BEGIN DATA SEGMENT
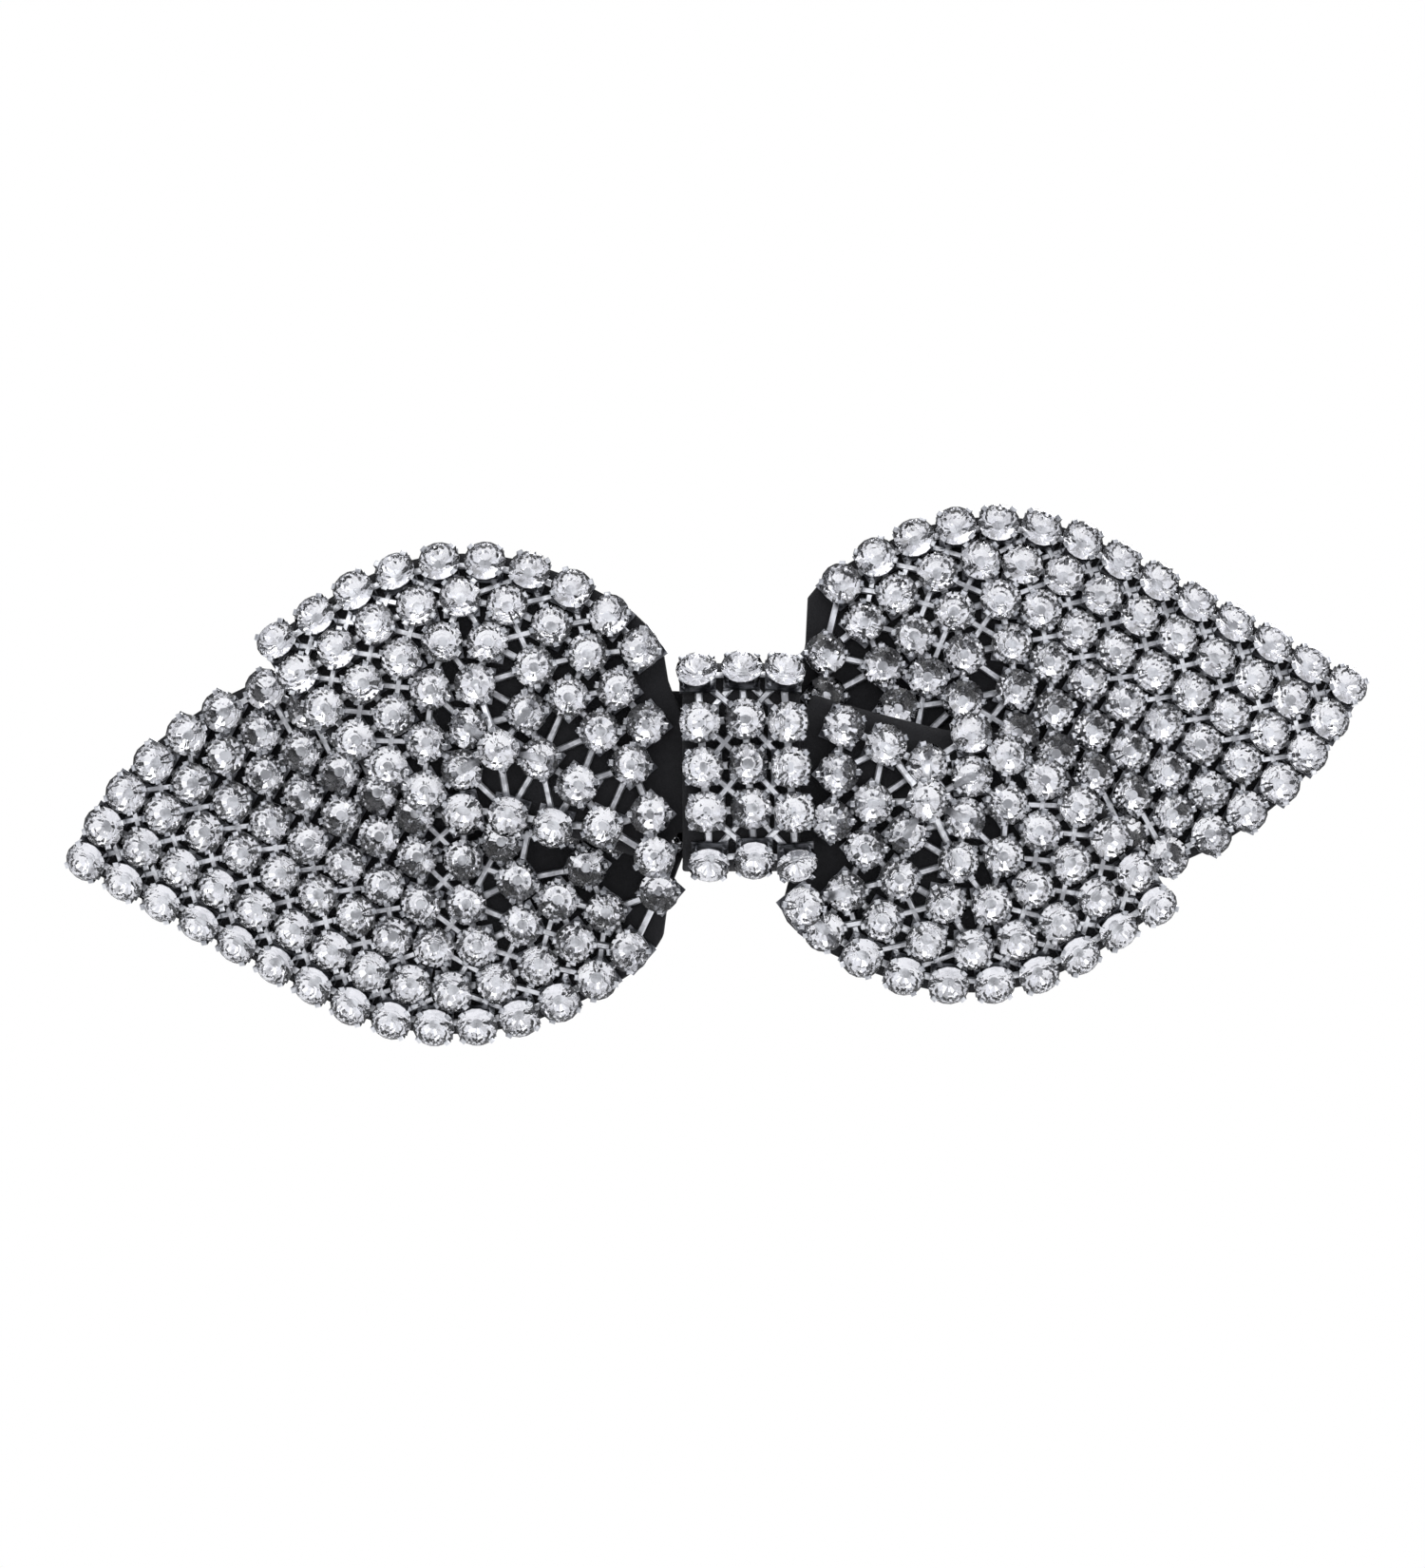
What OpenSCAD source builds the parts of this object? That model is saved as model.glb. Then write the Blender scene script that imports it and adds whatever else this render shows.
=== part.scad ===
// Rhinestone bow hair clip on a sprung barrette.
// Millimetres. +X runs along the barrette, +Z is up as worn, the stones face -Y.
// The origin is the middle of the hair channel, between tension leaf and closing bar.

/* [Bow] */
// Radius of the big outer bend of a rear leaf
rear_r = 19.4; // [19:0.5:24]
// Length of the straight outer edge of a rear leaf
rear_len = 24.4; // [20:0.2:30]
// Radius of the big outer bend of a front petal
front_r = 18.8; // [17:0.2:20]
// Length of the straight outer edge of a front petal
front_len = 7.2; // [5:0.1:11]
// Rows of stones in a rear leaf
rear_rows = 8; // [6:1:8]
// Rows of stones in a front petal
front_rows = 7; // [5:1:7]
// Radius the whole bow is bent to, along the head
bow_bend = 260; // [200:10:400]

/* [Stones] */
// Stone diameter at the girdle
stone_d = 3.6; // [3:0.02:3.64]
// Distance from stone to stone along a row
pitch = 3.75; // [3.6:0.05:4.2]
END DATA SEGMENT
Return only the lines from the beginning of the material up to and including the line with "and closing bar.", exactly as written.

** THE RESULT **
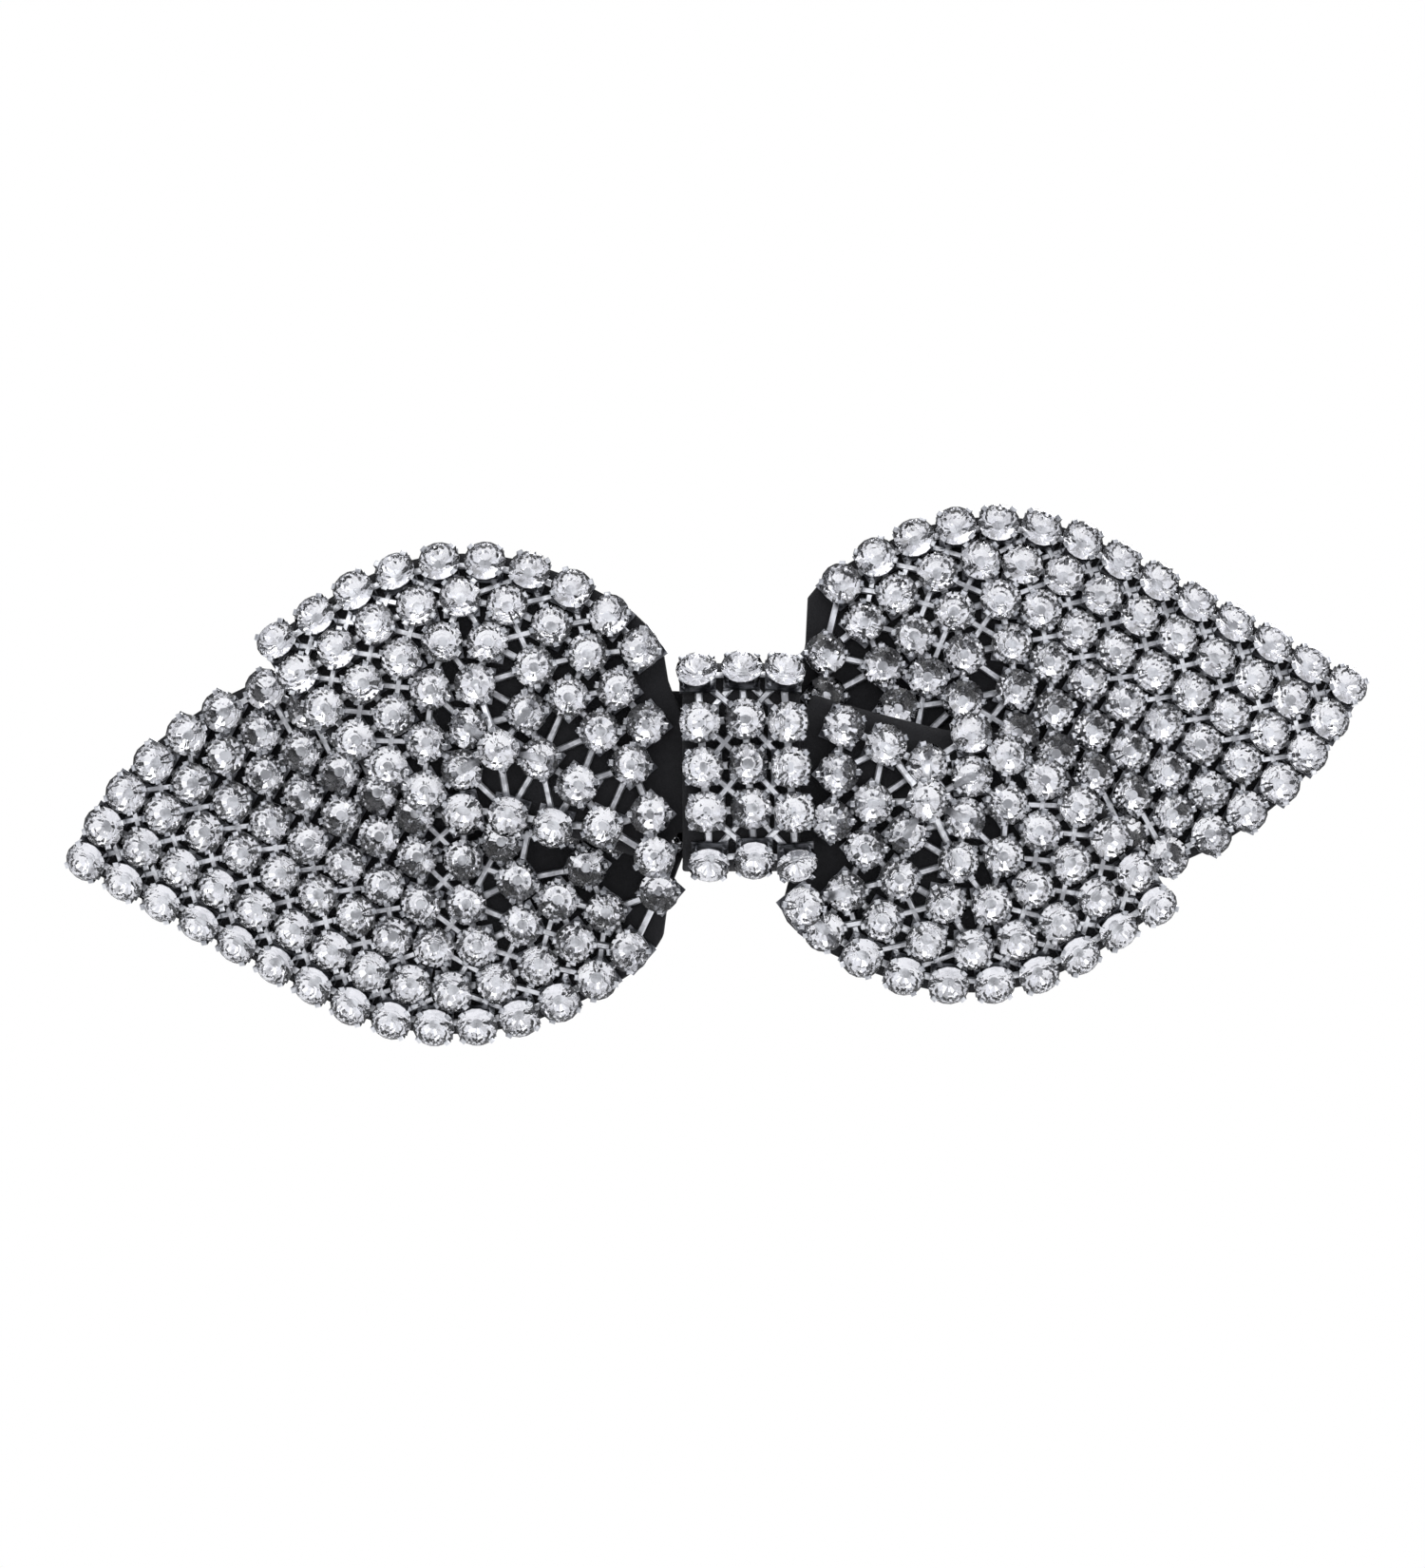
What OpenSCAD source builds the parts of this object? That model is saved as model.glb. Then write the Blender scene script that imports it and adds whatever else this render shows.
=== part.scad ===
// Rhinestone bow hair clip on a sprung barrette.
// Millimetres. +X runs along the barrette, +Z is up as worn, the stones face -Y.
// The origin is the middle of the hair channel, between tension leaf and closing bar.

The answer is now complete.